Copy out the listing exactly.

※ ※ ※

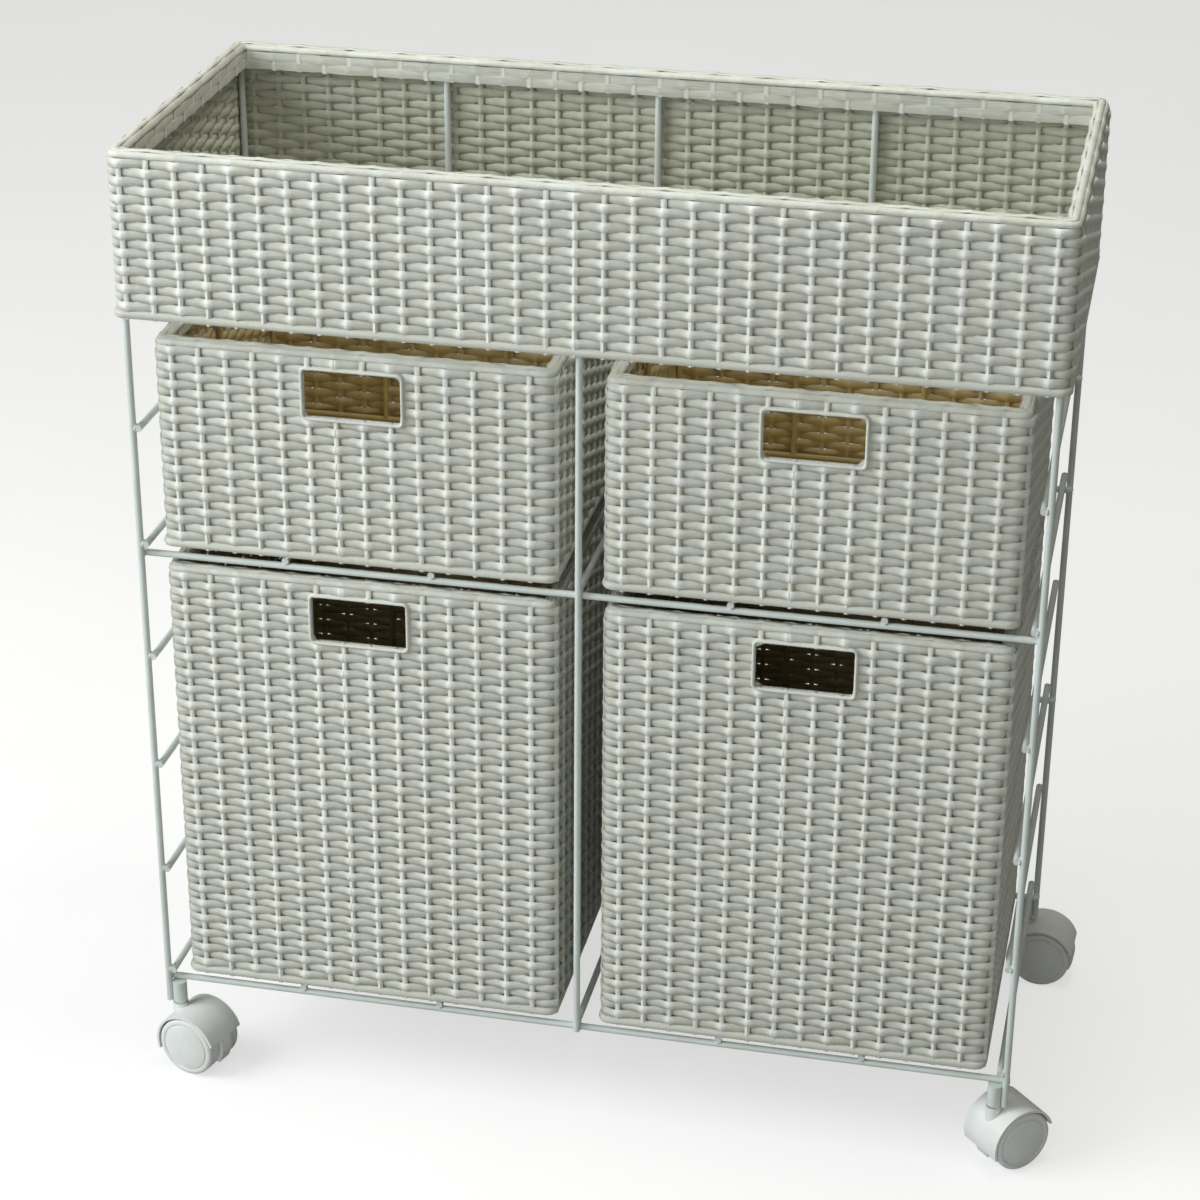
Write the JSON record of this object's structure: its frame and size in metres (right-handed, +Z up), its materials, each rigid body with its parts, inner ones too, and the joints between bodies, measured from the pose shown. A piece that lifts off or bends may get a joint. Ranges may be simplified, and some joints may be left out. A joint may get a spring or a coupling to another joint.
{
  "type": "laundry sorter on wheels",
  "caption": "Wire laundry cart with a woven open tray on top, woven pull-out drawers with hand holes in two tiers, and swivelling twin-wheel casters.",
  "frame": {"origin": "on the floor, under the middle of the cart", "axes": "+Z up, front of the cart faces -Y, +X to the right seen from the front"},
  "size_m": [0.7237, 0.3315, 0.744],
  "materials": {
    "frame_wire": "satin off-white powder coat on steel wire",
    "drawer_wire": "satin off-white powder coat on steel wire",
    "tray_weave": "off-white plain weave of twisted cord, lightly lacquered",
    "drawer_weave": "off-white plain weave of twisted cord, lightly lacquered",
    "caster_plastic": "white moulded nylon",
    "zinc_steel": "bright zinc plate"
  },
  "bodies": {
    "cart_frame": {"front_left_post": "frame_wire", "front_right_post": "frame_wire", "rear_right_post": "frame_wire", "rear_left_post": "frame_wire", "front_centre_post": "frame_wire", "rear_centre_post": "frame_wire", "lower_front_rail": "frame_wire", "middle_front_rail": "frame_wire", "lower_rear_rail": "frame_wire", "middle_rear_rail": "frame_wire", "lower_shelf_wires": "frame_wire", "middle_shelf_wires": "frame_wire", "left_rungs": "frame_wire", "right_rungs": "frame_wire", "lower_back_stop": "frame_wire", "upper_back_stop": "frame_wire", "tray_front_rail": "frame_wire", "tray_rear_rail": "frame_wire", "tray_floor_wires": "frame_wire", "tray_uprights": "frame_wire", "tray_rim_wire": "frame_wire", "tray_weave": "tray_weave", "front_left_socket": "frame_wire", "front_left_stem": "zinc_steel", "front_right_socket": "frame_wire", "front_right_stem": "zinc_steel", "rear_right_socket": "frame_wire", "rear_right_stem": "zinc_steel", "rear_left_socket": "frame_wire", "rear_left_stem": "zinc_steel"},
    "upper_left_drawer": {"upper_left_weave": "drawer_weave", "upper_left_floor": "drawer_weave", "upper_left_wires": "drawer_wire"},
    "upper_right_drawer": {"upper_right_weave": "drawer_weave", "upper_right_floor": "drawer_weave", "upper_right_wires": "drawer_wire"},
    "lower_left_drawer": {"lower_left_weave": "drawer_weave", "lower_left_floor": "drawer_weave", "lower_left_wires": "drawer_wire"},
    "lower_right_drawer": {"lower_right_weave": "drawer_weave", "lower_right_floor": "drawer_weave", "lower_right_wires": "drawer_wire"},
    "front_left_swivel": {"front_left_hood": "caster_plastic", "front_left_axle": "zinc_steel"},
    "front_left_roller_a": {"front_left_wheel_a": "caster_plastic"},
    "front_left_roller_b": {"front_left_wheel_b": "caster_plastic"},
    "front_right_swivel": {"front_right_hood": "caster_plastic", "front_right_axle": "zinc_steel"},
    "front_right_roller_a": {"front_right_wheel_a": "caster_plastic"},
    "front_right_roller_b": {"front_right_wheel_b": "caster_plastic"},
    "rear_right_swivel": {"rear_right_hood": "caster_plastic", "rear_right_axle": "zinc_steel"},
    "rear_right_roller_a": {"rear_right_wheel_a": "caster_plastic"},
    "rear_right_roller_b": {"rear_right_wheel_b": "caster_plastic"},
    "rear_left_swivel": {"rear_left_hood": "caster_plastic", "rear_left_axle": "zinc_steel"},
    "rear_left_roller_a": {"rear_left_wheel_a": "caster_plastic"},
    "rear_left_roller_b": {"rear_left_wheel_b": "caster_plastic"}
  },
  "joints": [
    {"name": "upper_left_slide", "type": "slide", "parent": "cart_frame", "child": "upper_left_drawer", "axis": [0, -1, 0], "range_m": [0, 0.24]},
    {"name": "upper_right_slide", "type": "slide", "parent": "cart_frame", "child": "upper_right_drawer", "axis": [0, -1, 0], "range_m": [0, 0.24]},
    {"name": "lower_left_slide", "type": "slide", "parent": "cart_frame", "child": "lower_left_drawer", "axis": [0, -1, 0], "range_m": [0, 0.24]},
    {"name": "lower_right_slide", "type": "slide", "parent": "cart_frame", "child": "lower_right_drawer", "axis": [0, -1, 0], "range_m": [0, 0.24]},
    {"name": "front_left_swivel_turn", "type": "hinge", "parent": "cart_frame", "child": "front_left_swivel", "pos_m": [-0.3172, -0.1345, 0.052], "axis": [0, 0, 1], "continuous": true},
    {"name": "front_left_roll_a", "type": "hinge", "parent": "front_left_swivel", "child": "front_left_roller_a", "pos_m": [-0.3019, -0.13918, 0.024], "axis": [0.2924, 0.9563, 0], "continuous": true},
    {"name": "front_left_roll_b", "type": "hinge", "parent": "front_left_swivel", "child": "front_left_roller_b", "pos_m": [-0.3019, -0.13918, 0.024], "axis": [0.2924, 0.9563, 0], "continuous": true},
    {"name": "front_right_swivel_turn", "type": "hinge", "parent": "cart_frame", "child": "front_right_swivel", "pos_m": [0.3172, -0.1345, 0.052], "axis": [0, 0, 1], "continuous": true},
    {"name": "front_right_roll_a", "type": "hinge", "parent": "front_right_swivel", "child": "front_right_roller_a", "pos_m": [0.3289, -0.12359, 0.024], "axis": [-0.682, 0.7314, 0], "continuous": true},
    {"name": "front_right_roll_b", "type": "hinge", "parent": "front_right_swivel", "child": "front_right_roller_b", "pos_m": [0.3289, -0.12359, 0.024], "axis": [-0.682, 0.7314, 0], "continuous": true},
    {"name": "rear_right_swivel_turn", "type": "hinge", "parent": "cart_frame", "child": "rear_right_swivel", "pos_m": [0.3172, 0.1345, 0.052], "axis": [0, 0, 1], "continuous": true},
    {"name": "rear_right_roll_a", "type": "hinge", "parent": "rear_right_swivel", "child": "rear_right_roller_a", "pos_m": [0.33318, 0.13366, 0.024], "axis": [0.0523, 0.9986, 0], "continuous": true},
    {"name": "rear_right_roll_b", "type": "hinge", "parent": "rear_right_swivel", "child": "rear_right_roller_b", "pos_m": [0.33318, 0.13366, 0.024], "axis": [0.0523, 0.9986, 0], "continuous": true},
    {"name": "rear_left_swivel_turn", "type": "hinge", "parent": "cart_frame", "child": "rear_left_swivel", "pos_m": [-0.3172, 0.1345, 0.052], "axis": [0, 0, 1], "continuous": true},
    {"name": "rear_left_roll_a", "type": "hinge", "parent": "rear_left_swivel", "child": "rear_left_roller_a", "pos_m": [-0.33224, 0.13997, 0.024], "axis": [-0.342, -0.9397, 0], "continuous": true},
    {"name": "rear_left_roll_b", "type": "hinge", "parent": "rear_left_swivel", "child": "rear_left_roller_b", "pos_m": [-0.33224, 0.13997, 0.024], "axis": [-0.342, -0.9397, 0], "continuous": true}
  ]
}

※ ※ ※

SOLUTION FOR THIS EXERCISE
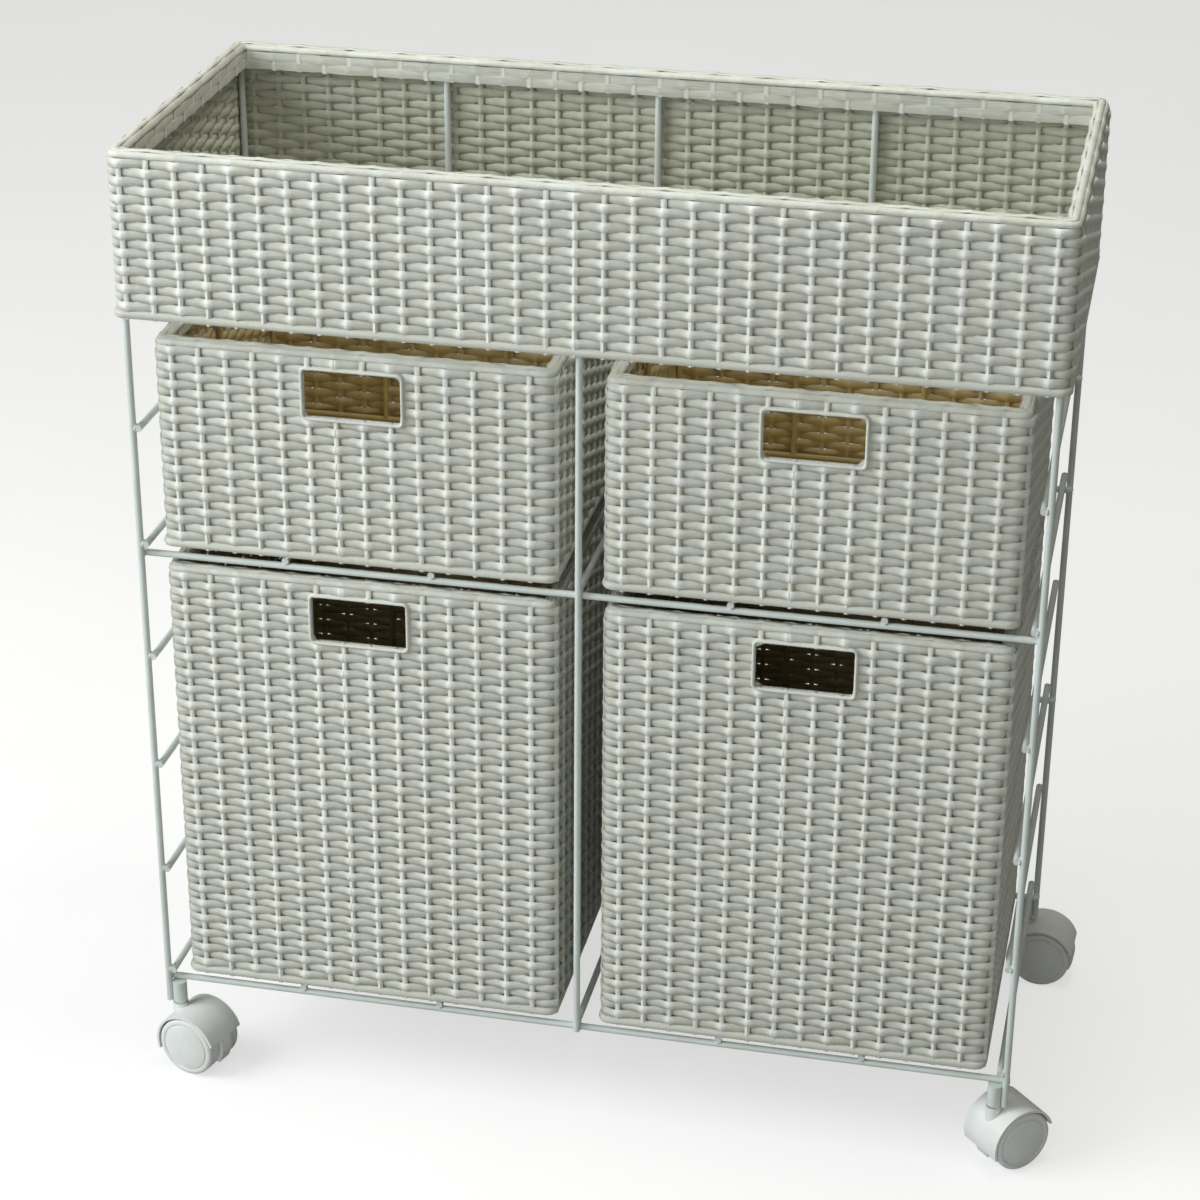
Write the JSON record of this object's structure: its frame and size in metres (right-handed, +Z up), its materials, each rigid body with its parts, inner ones too, and the joints between bodies, measured from the pose shown. A piece that lifts off or bends may get a joint. Ranges may be simplified, and some joints may be left out. A joint may get a spring or a coupling to another joint.
{
  "type": "laundry sorter on wheels",
  "caption": "Wire laundry cart with a woven open tray on top, woven pull-out drawers with hand holes in two tiers, and swivelling twin-wheel casters.",
  "frame": {"origin": "on the floor, under the middle of the cart", "axes": "+Z up, front of the cart faces -Y, +X to the right seen from the front"},
  "size_m": [0.7237, 0.3315, 0.744],
  "materials": {
    "frame_wire": "satin off-white powder coat on steel wire",
    "drawer_wire": "satin off-white powder coat on steel wire",
    "tray_weave": "off-white plain weave of twisted cord, lightly lacquered",
    "drawer_weave": "off-white plain weave of twisted cord, lightly lacquered",
    "caster_plastic": "white moulded nylon",
    "zinc_steel": "bright zinc plate"
  },
  "bodies": {
    "cart_frame": {"front_left_post": "frame_wire", "front_right_post": "frame_wire", "rear_right_post": "frame_wire", "rear_left_post": "frame_wire", "front_centre_post": "frame_wire", "rear_centre_post": "frame_wire", "lower_front_rail": "frame_wire", "middle_front_rail": "frame_wire", "lower_rear_rail": "frame_wire", "middle_rear_rail": "frame_wire", "lower_shelf_wires": "frame_wire", "middle_shelf_wires": "frame_wire", "left_rungs": "frame_wire", "right_rungs": "frame_wire", "lower_back_stop": "frame_wire", "upper_back_stop": "frame_wire", "tray_front_rail": "frame_wire", "tray_rear_rail": "frame_wire", "tray_floor_wires": "frame_wire", "tray_uprights": "frame_wire", "tray_rim_wire": "frame_wire", "tray_weave": "tray_weave", "front_left_socket": "frame_wire", "front_left_stem": "zinc_steel", "front_right_socket": "frame_wire", "front_right_stem": "zinc_steel", "rear_right_socket": "frame_wire", "rear_right_stem": "zinc_steel", "rear_left_socket": "frame_wire", "rear_left_stem": "zinc_steel"},
    "upper_left_drawer": {"upper_left_weave": "drawer_weave", "upper_left_floor": "drawer_weave", "upper_left_wires": "drawer_wire"},
    "upper_right_drawer": {"upper_right_weave": "drawer_weave", "upper_right_floor": "drawer_weave", "upper_right_wires": "drawer_wire"},
    "lower_left_drawer": {"lower_left_weave": "drawer_weave", "lower_left_floor": "drawer_weave", "lower_left_wires": "drawer_wire"},
    "lower_right_drawer": {"lower_right_weave": "drawer_weave", "lower_right_floor": "drawer_weave", "lower_right_wires": "drawer_wire"},
    "front_left_swivel": {"front_left_hood": "caster_plastic", "front_left_axle": "zinc_steel"},
    "front_left_roller_a": {"front_left_wheel_a": "caster_plastic"},
    "front_left_roller_b": {"front_left_wheel_b": "caster_plastic"},
    "front_right_swivel": {"front_right_hood": "caster_plastic", "front_right_axle": "zinc_steel"},
    "front_right_roller_a": {"front_right_wheel_a": "caster_plastic"},
    "front_right_roller_b": {"front_right_wheel_b": "caster_plastic"},
    "rear_right_swivel": {"rear_right_hood": "caster_plastic", "rear_right_axle": "zinc_steel"},
    "rear_right_roller_a": {"rear_right_wheel_a": "caster_plastic"},
    "rear_right_roller_b": {"rear_right_wheel_b": "caster_plastic"},
    "rear_left_swivel": {"rear_left_hood": "caster_plastic", "rear_left_axle": "zinc_steel"},
    "rear_left_roller_a": {"rear_left_wheel_a": "caster_plastic"},
    "rear_left_roller_b": {"rear_left_wheel_b": "caster_plastic"}
  },
  "joints": [
    {"name": "upper_left_slide", "type": "slide", "parent": "cart_frame", "child": "upper_left_drawer", "axis": [0, -1, 0], "range_m": [0, 0.24]},
    {"name": "upper_right_slide", "type": "slide", "parent": "cart_frame", "child": "upper_right_drawer", "axis": [0, -1, 0], "range_m": [0, 0.24]},
    {"name": "lower_left_slide", "type": "slide", "parent": "cart_frame", "child": "lower_left_drawer", "axis": [0, -1, 0], "range_m": [0, 0.24]},
    {"name": "lower_right_slide", "type": "slide", "parent": "cart_frame", "child": "lower_right_drawer", "axis": [0, -1, 0], "range_m": [0, 0.24]},
    {"name": "front_left_swivel_turn", "type": "hinge", "parent": "cart_frame", "child": "front_left_swivel", "pos_m": [-0.3172, -0.1345, 0.052], "axis": [0, 0, 1], "continuous": true},
    {"name": "front_left_roll_a", "type": "hinge", "parent": "front_left_swivel", "child": "front_left_roller_a", "pos_m": [-0.3019, -0.13918, 0.024], "axis": [0.2924, 0.9563, 0], "continuous": true},
    {"name": "front_left_roll_b", "type": "hinge", "parent": "front_left_swivel", "child": "front_left_roller_b", "pos_m": [-0.3019, -0.13918, 0.024], "axis": [0.2924, 0.9563, 0], "continuous": true},
    {"name": "front_right_swivel_turn", "type": "hinge", "parent": "cart_frame", "child": "front_right_swivel", "pos_m": [0.3172, -0.1345, 0.052], "axis": [0, 0, 1], "continuous": true},
    {"name": "front_right_roll_a", "type": "hinge", "parent": "front_right_swivel", "child": "front_right_roller_a", "pos_m": [0.3289, -0.12359, 0.024], "axis": [-0.682, 0.7314, 0], "continuous": true},
    {"name": "front_right_roll_b", "type": "hinge", "parent": "front_right_swivel", "child": "front_right_roller_b", "pos_m": [0.3289, -0.12359, 0.024], "axis": [-0.682, 0.7314, 0], "continuous": true},
    {"name": "rear_right_swivel_turn", "type": "hinge", "parent": "cart_frame", "child": "rear_right_swivel", "pos_m": [0.3172, 0.1345, 0.052], "axis": [0, 0, 1], "continuous": true},
    {"name": "rear_right_roll_a", "type": "hinge", "parent": "rear_right_swivel", "child": "rear_right_roller_a", "pos_m": [0.33318, 0.13366, 0.024], "axis": [0.0523, 0.9986, 0], "continuous": true},
    {"name": "rear_right_roll_b", "type": "hinge", "parent": "rear_right_swivel", "child": "rear_right_roller_b", "pos_m": [0.33318, 0.13366, 0.024], "axis": [0.0523, 0.9986, 0], "continuous": true},
    {"name": "rear_left_swivel_turn", "type": "hinge", "parent": "cart_frame", "child": "rear_left_swivel", "pos_m": [-0.3172, 0.1345, 0.052], "axis": [0, 0, 1], "continuous": true},
    {"name": "rear_left_roll_a", "type": "hinge", "parent": "rear_left_swivel", "child": "rear_left_roller_a", "pos_m": [-0.33224, 0.13997, 0.024], "axis": [-0.342, -0.9397, 0], "continuous": true},
    {"name": "rear_left_roll_b", "type": "hinge", "parent": "rear_left_swivel", "child": "rear_left_roller_b", "pos_m": [-0.33224, 0.13997, 0.024], "axis": [-0.342, -0.9397, 0], "continuous": true}
  ]
}